A prototype autonomous car was demonstrated at the 2018 Consumer Electronics Show. In addition to cameras, radar, and processors, the vehicle is equipped with light detection and ranging (LIDAR) technology supplied by Intel and Mobileye. The onboard sensors provide data to the car’s computer that matches the information on prestored maps created by Here, a consortium owned by Audi, BMW, and Mercedes-Benz. Audio notifications include vibration in the driver’s seat and an illuminated ring on the steering wheel that prompt the driver to resume control of the vehicle when necessary.

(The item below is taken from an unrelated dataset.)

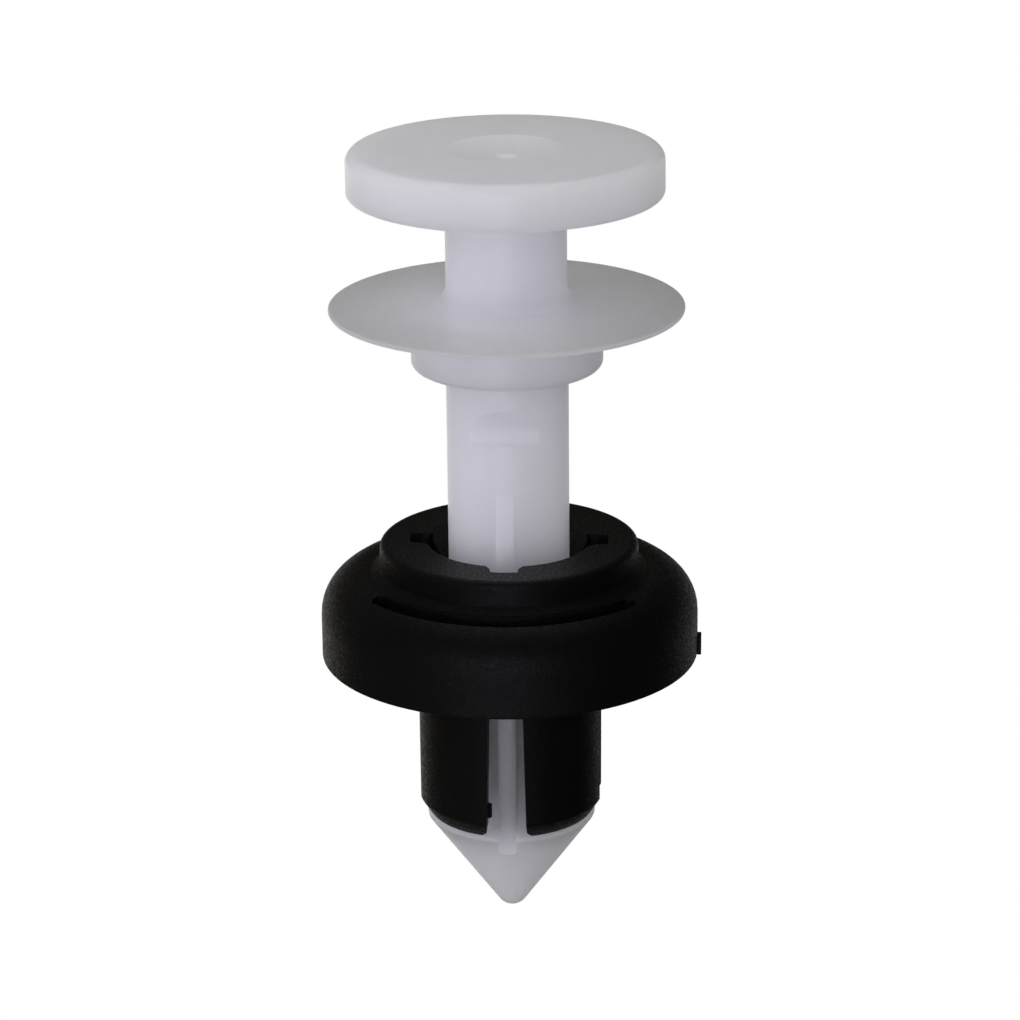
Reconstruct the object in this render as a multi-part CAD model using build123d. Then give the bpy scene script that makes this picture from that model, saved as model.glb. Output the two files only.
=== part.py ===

After delivering Level 3 self-driving cars to the consumer, BMW will continue to develop Level 4 vehicles. The technology will include fully autonomous driving for challenging situations, such as stop-and-go traffic on congested roads, which are not preprogrammed into the navigation system. The vehicle will still have a cockpit providing the driver the ability to assume control of the car if he or she so desires. The ultimate goal of all self-driving car technologies is Level 5 automation. In 2017, the company announced that it would debut Level 4 and 5 prototype vehicles in 2021.
While other companies may be developing their self-driving cars at a faster pace, BMW has charted a more cautious approach. The company believes that their current timeline will enable the organization to deliver an autonomous car that its discerning customers have come to expect from BMW.